During meetings of the County Commission’s Budget and Finance Committee held to prepare the county’s overall 2016-17 budget, Hensley estimated the repair of the leaky roof would cost around $30,000. In his letter, Hensley provided annual mechanic salary estimates ranging from around $31,000 to nearly $46,000.
Hensley requested that $110,000 be provided in his budget for vehicle maintenance and repair if the Commission chose not to repair the roof and hire the mechanic. The UCSD originally sought $50,000 for this expenditure in the 2016-17 fiscal year, but the Budget and Finance Committee during its meetings proposed reducing this amount to $36,000.
The originally-submitted budget for the Unicoi County Jail included $25,000 for a teacher who leads the inmate GED and drug rehabilitation programs. During its sessions, the Budget and Finance Committee had proposed completely eliminating funding for the position but later opted to provide $15,000 for the position by increasing projected state inmate revenues by the same amount.
In his letter, Hensley called for the full $25,256 for the teaching position to be restored.
Hensley previously said around $24,000 would be needed to complete the installation of fencing around the Jail Annex.
The County Commission on Aug. 22 approved the second and final reading of the county’s 2016-17 fiscal year budget without addressing the requests outlined in Hensley’s Aug. 8 letter.
According to law, officeholders have 30 days from the passage of the budget to either sign a letter of agreement stating they will work within the parameters of the approved budget or file a lawsuit if they feel the approved funding is inadequate.
After the passage of Unicoi County’s 2016-17 budget, Lynch received notice that Hensley had obtained legal representation should he opt to pursue legal action against the county. Attorneys with the Johnson City-based Pectol & Miles law firm provided Lynch with a letter dated Aug. 31 that stated the firm would have represented Hensley had he chosen to pursue legal action.
Even though he has decided not to pursue the lawsuit, Hensley is already looking ahead to the 2017-18 fiscal year.
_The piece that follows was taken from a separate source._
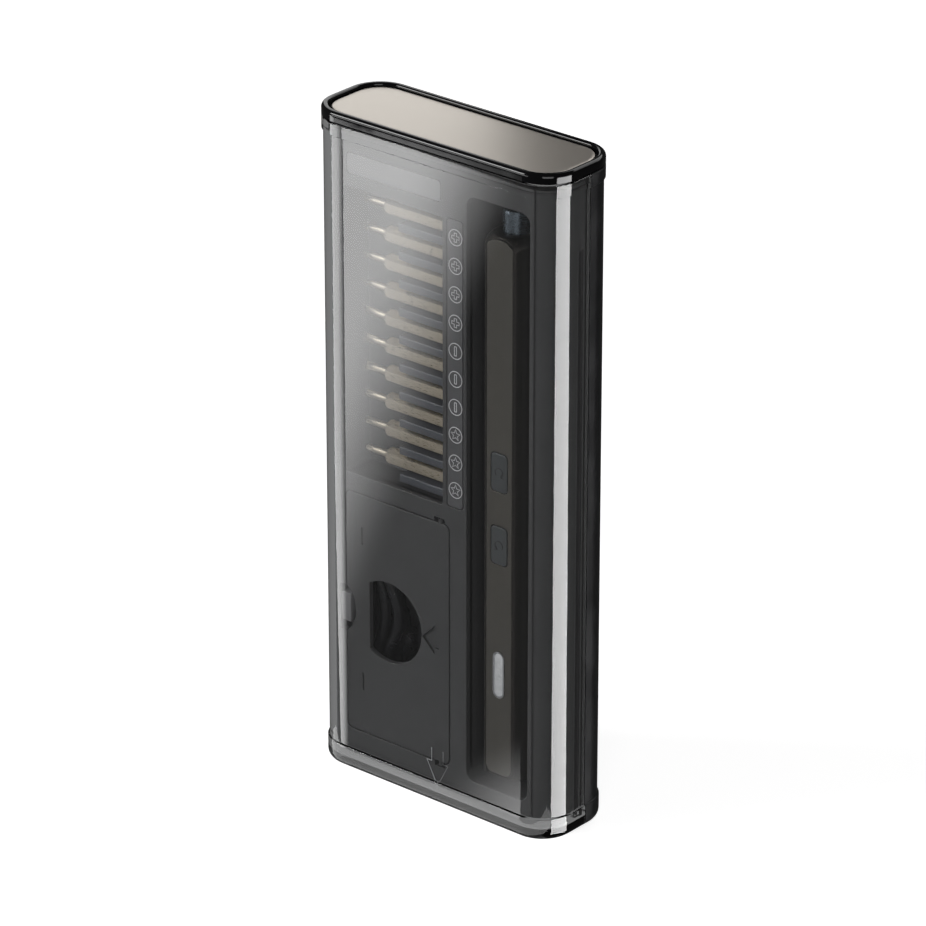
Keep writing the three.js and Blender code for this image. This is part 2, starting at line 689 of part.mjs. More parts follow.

In the statement issued Monday, Hensley spells out several items for which he will seek funding in 2017-18.
“Sheriff Hensley further stated that for purposes of the 2017-18 fiscal year, he intended to submit a budget request which will set forth in great detail the funds he will need to (i) hire additional deputies and correctional officers; (ii) provide the existing deputies and correctional officers with salaries and benefits that are commensurate with those paid by surrounding counties; and (iii) make long-overdue and necessary improvements to the Jail and Jail Annex,” the statement issued Monday reads. “Sheriff Hensley added that his budget requests for fiscal year 2017-18 will be supported by written analyses prepared by the County Technical Advisory Service following its exhaustive investigation into the Sheriff Department’s staffing needs.”
The statement also requests that members of the Unicoi County Commission keep in mind the revenue the UCSD has generated when it comes time to consider these requests.
“Sheriff Hensley also pointed out that in the 2015-16 fiscal year alone, the Sheriff’s Department generated over $931,000 in revenue that was all paid into the County’s general fund – an amount that far surpasses the revenue generated by the Sheriff’s Department under previous administrations,” the statement issued Monday reads. “Sheriff Hensley stated that at the end of the 2014-15 fiscal year, the general fund had a balance of approximately $68,000, and he believes that the increase in the general fund balance was due in large part to the substantial additional revenue during the 2015-16 fiscal year. Sheriff Hensley is hopeful that when the County Commission consider his budget request for fiscal year 2017-18, it will recognize the Sheriff’s Department’s significant contribution to the County’s revenue and will use that additional revenue to enable Sheriff Hensley to (i) hire additional deputies and correctional officers, (ii) increase the salaries and benefits paid to the Department’s existing deputies and correctional officers, and (iii) make long-overdue and necessary improvements to the Jail and Jail Annex.”
Lynch said he hopes the Unicoi County Commission can work with Hensley throughout the 2016-17 fiscal year and that Hensley’s decision not to pursue the lawsuit sends a message to the County Commission that he is willing to work with them.
“I hope that the County Commission can work with him, actually, over this coming year prior to the budget, possibly getting some of the things accomplished that he had wanted to earlier,” Lynch said.
Rice said the Unicoi County Commission will work with the UCSD in the 2017-18 fiscal year, but she added the Commission must work within the revenue available when preparing the budget.
“As usual, we’ll try to work with him in any way we can, and then in next year’s budget, we still have to work with the revenue that comes in,” Rice said. “We have to balance the budget. If we don’t have the revenue, we sure can’t spend that money, so we’ll just have to look at his requests and see where things are. Hopefully, the revenue will improve by next year.”